Determine which lines contain the word "from", then copy those lines.
%%
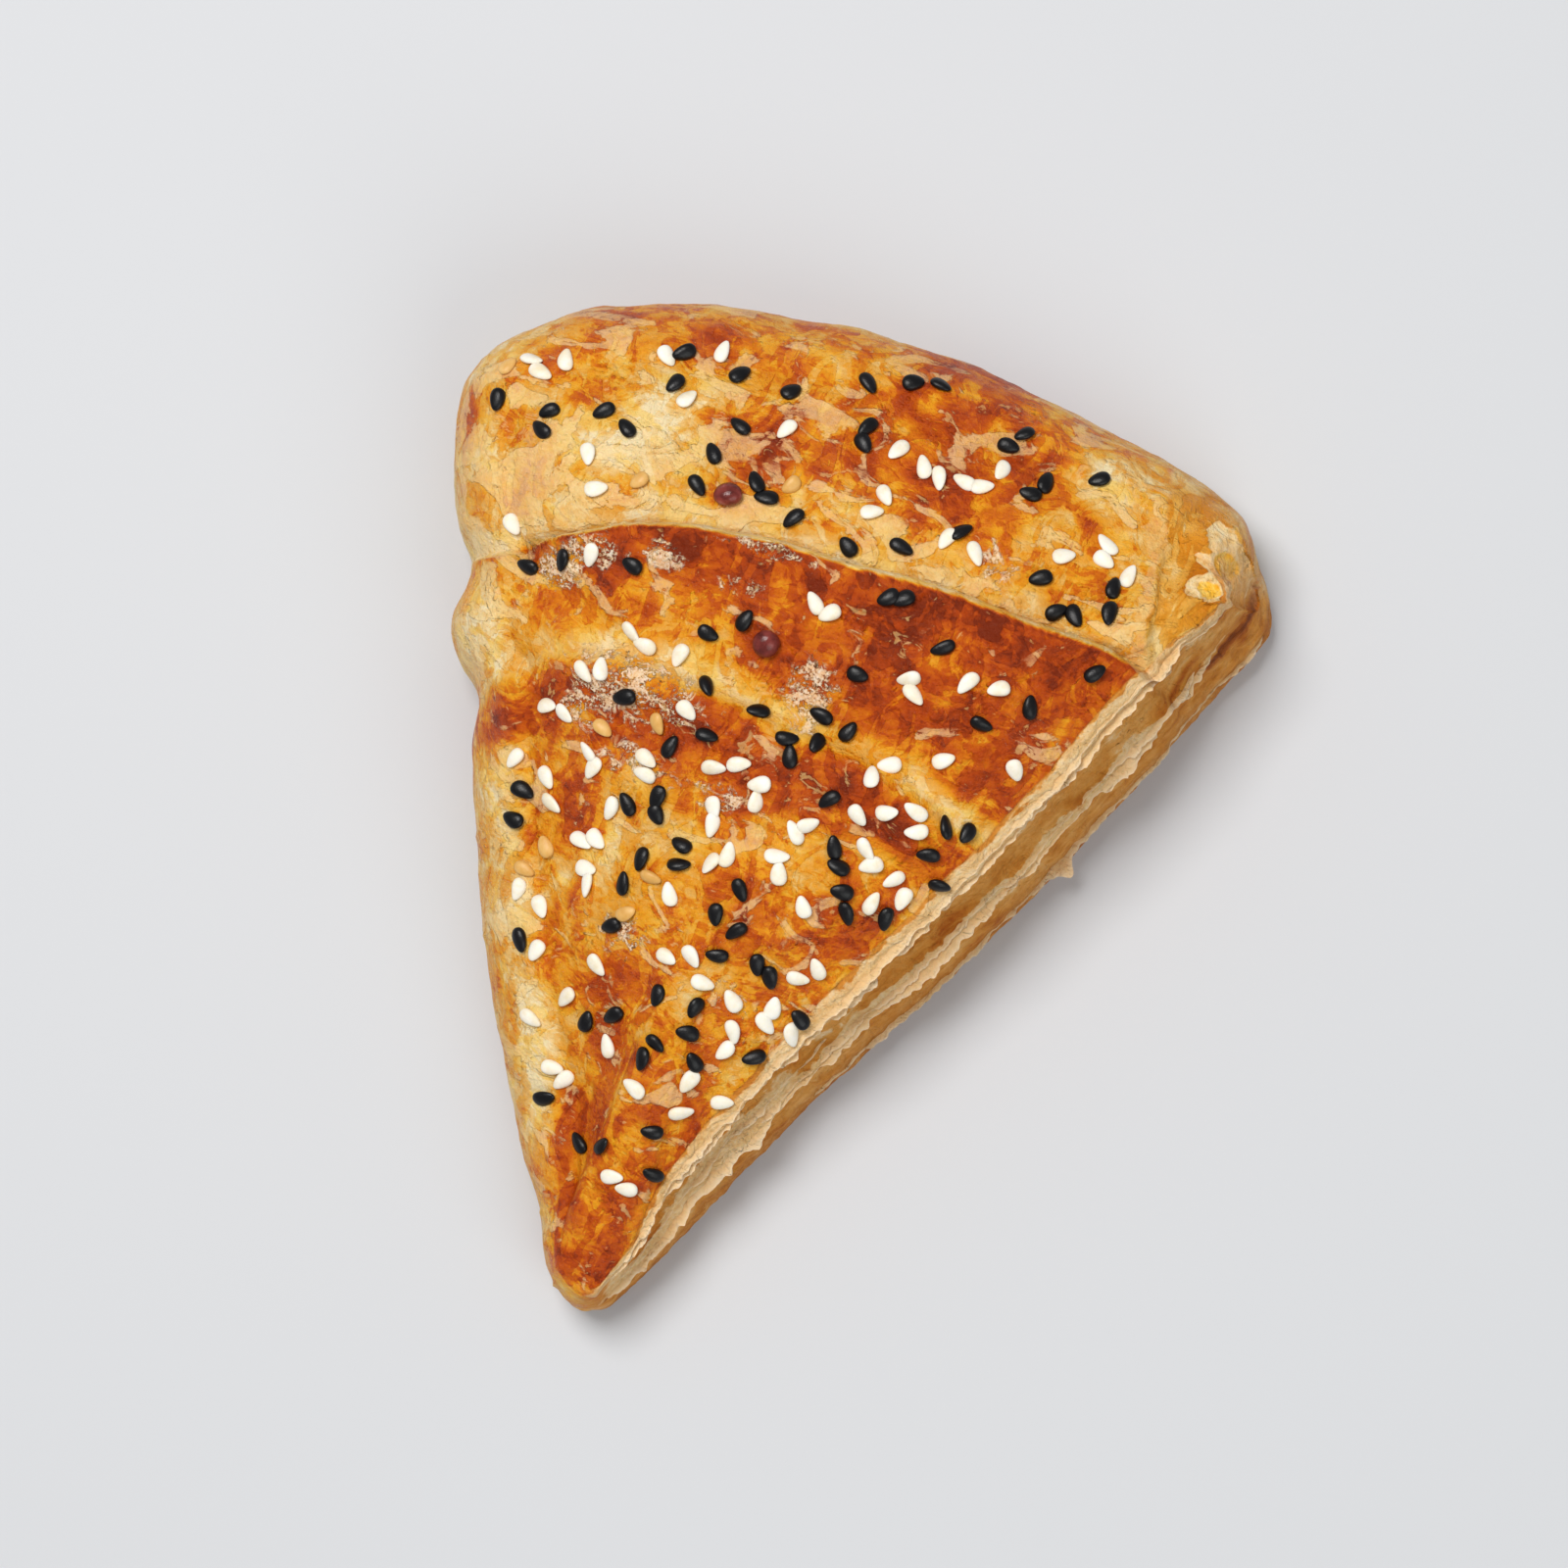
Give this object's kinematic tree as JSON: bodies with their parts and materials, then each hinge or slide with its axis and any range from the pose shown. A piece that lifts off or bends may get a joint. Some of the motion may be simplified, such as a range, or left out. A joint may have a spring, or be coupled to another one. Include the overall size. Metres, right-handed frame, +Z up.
{
  "type": "triangular puff pastry turnover with seeds",
  "caption": "Golden triangular puff pastry turnover with a folded crust, flaky cut side and a topping of pale, black and brown seeds.",
  "frame": {"origin": "on the ground plane, under the middle of the pastry's outline box", "axes": "+Z up from the flat underside, +Y from the narrow tip to the rounded back, +X towards the cut, layered side"},
  "size_m": [0.12, 0.145, 0.0396],
  "materials": {
    "crust": "satin",
    "sesame": "satin",
    "black_seed": "satin",
    "brown_seed": "satin"
  },
  "bodies": {
    "root": {"pastry": "crust", "sesame_seed_01": "sesame", "sesame_seed_02": "sesame", "sesame_seed_03": "sesame", "sesame_seed_04": "sesame", "sesame_seed_05": "sesame", "sesame_seed_06": "sesame", "sesame_seed_07": "sesame", "sesame_seed_08": "sesame", "sesame_seed_09": "sesame", "sesame_seed_10": "sesame", "sesame_seed_11": "sesame", "sesame_seed_12": "sesame", "sesame_seed_13": "sesame", "sesame_seed_14": "sesame", "sesame_seed_15": "sesame", "sesame_seed_16": "sesame", "sesame_seed_17": "sesame", "sesame_seed_18": "sesame", "sesame_seed_19": "sesame", "sesame_seed_20": "sesame", "sesame_seed_21": "sesame", "sesame_seed_22": "sesame", "sesame_seed_23": "sesame", "sesame_seed_24": "sesame", "sesame_seed_25": "sesame", "sesame_seed_26": "sesame", "sesame_seed_27": "sesame", "sesame_seed_28": "sesame", "sesame_seed_29": "sesame", "sesame_seed_30": "sesame", "black_seed_01": "black_seed", "black_seed_02": "black_seed", "black_seed_03": "black_seed", "black_seed_04": "black_seed", "black_seed_05": "black_seed", "black_seed_06": "black_seed", "black_seed_07": "black_seed", "black_seed_08": "black_seed", "black_seed_09": "black_seed", "black_seed_10": "black_seed", "black_seed_11": "black_seed", "black_seed_12": "black_seed", "black_seed_13": "black_seed", "black_seed_14": "black_seed", "black_seed_15": "black_seed", "black_seed_16": "black_seed", "black_seed_17": "black_seed", "black_seed_18": "black_seed", "black_seed_19": "black_seed", "black_seed_20": "black_seed", "black_seed_21": "black_seed", "black_seed_22": "black_seed", "black_seed_23": "black_seed", "black_seed_24": "black_seed", "black_seed_25": "black_seed", "black_seed_26": "black_seed", "black_seed_27": "black_seed", "brown_seed_01": "brown_seed", "brown_seed_02": "brown_seed"}
  },
  "joints": []
}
%%
### Response below
Give this object's kinematic tree as JSON: bodies with their parts and materials, then each hinge or slide with its axis and any range from the pose shown. A piece that lifts off or bends may get a joint. Some of the motion may be simplified, such as a range, or left out. A joint may have a spring, or be coupled to another one. Include the overall size. Metres, right-handed frame, +Z up.
  "frame": {"origin": "on the ground plane, under the middle of the pastry's outline box", "axes": "+Z up from the flat underside, +Y from the narrow tip to the rounded back, +X towards the cut, layered side"},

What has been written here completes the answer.